Although linking data up with other data increases its value, it raises concerns for privacy. Health care institutions, civic agencies, and other organizations that only want to study patterns often take steps to anonymize data. At a minimum, they will usually strip away personally identifiable information (PII) like names and social security numbers that can be used to uniquely pick out an individual. However, even characteristics that aren't distinctive by themselves, like age or marital status, can be put together with other PII to pick out the person with that unique combination of characteristics. In some cases, agencies may use more elaborate computational methods to obscure identity. Such strategies often rely on assigning someone to a general category that covers more people, such as saying that someone is in the age range 20-29 rather than saying they are 27. However, even these techniques aren't foolproof, and many agencies do not use them at all.
Data Sharing and the Internet Business Model
Sharing your information is a given when you do business or use a service. Businesses mine this data to figure out who their customers are and what they're buying—and they also frequently share customer data with third-party advertisers or sell it to data brokers. For companies that provide free online services, selling ad space and user data is how they make most of their money.
Your Data Is a Valuable Commodity
Data aggregators, also known as data brokers, specialize in learning everything they can about consumers. There are few limits on what data brokers can do with this this information, though they don't generally make all of it publicly available for free. Data brokers combine information from companies you do business with, online tracking data, and public records from government websites to make a consumer profile with a unique ID, which may in turn be sold to an advertising company. These profiles may or may not be linked with your name—but even an "anonymous" profile compiled by a data broker probably has enough information to uniquely identify you.

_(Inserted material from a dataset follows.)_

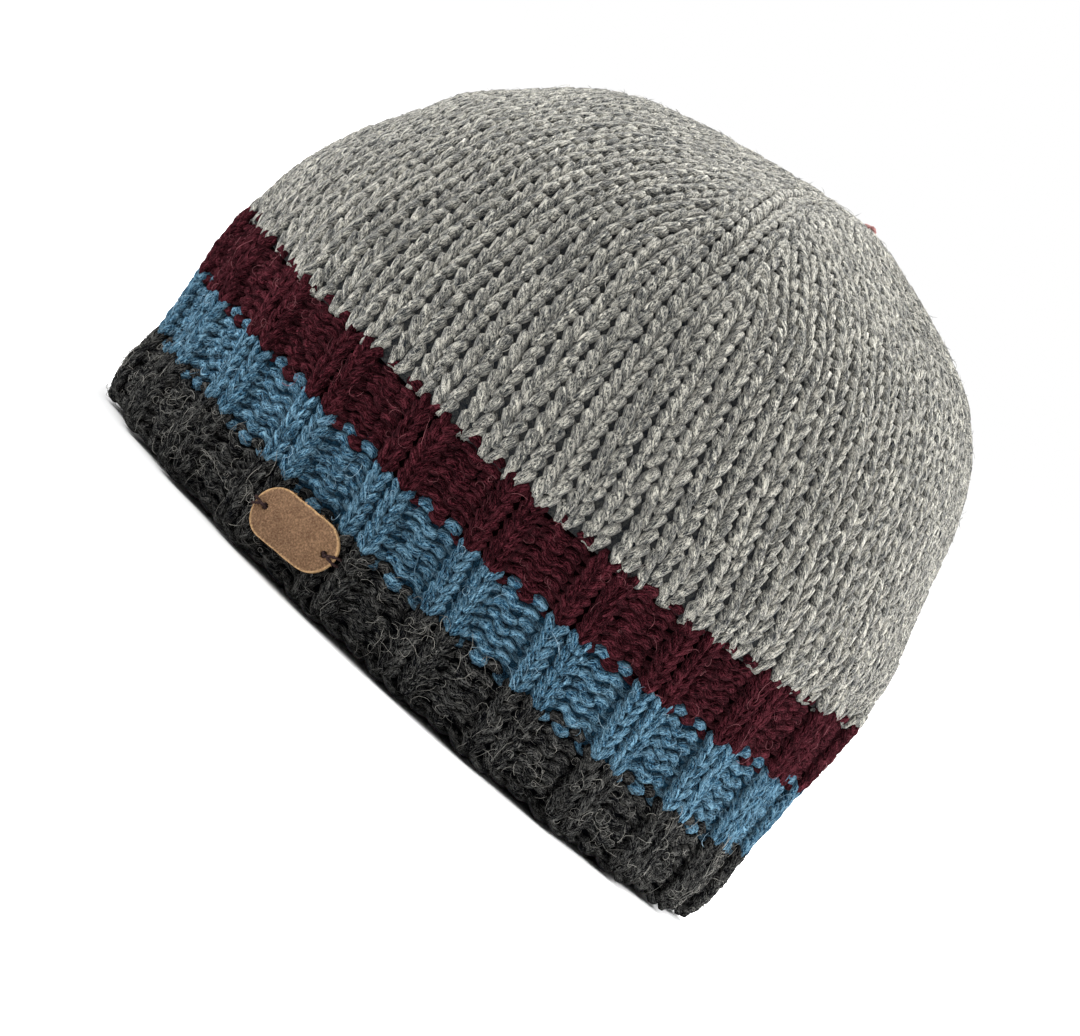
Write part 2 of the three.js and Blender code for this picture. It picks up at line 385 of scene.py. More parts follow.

The more advertisers know about you, the better they can predict your future behavior. In one notorious example, Target inferred through data mining that women who bought non-scented lotion were more likely to be pregnant, and started sending them ads for baby products. In particular, data brokers and online advertising services have made a multi-million dollar business of tracking every time you buy something or go online. They use online tracking to gather data from social media sites, shopping sites, and news and entertainments sites, and then mine that data for patterns that indicate your interests. Advertisers can then display ads based on your interests, as indicated by your online (and offline) behavior.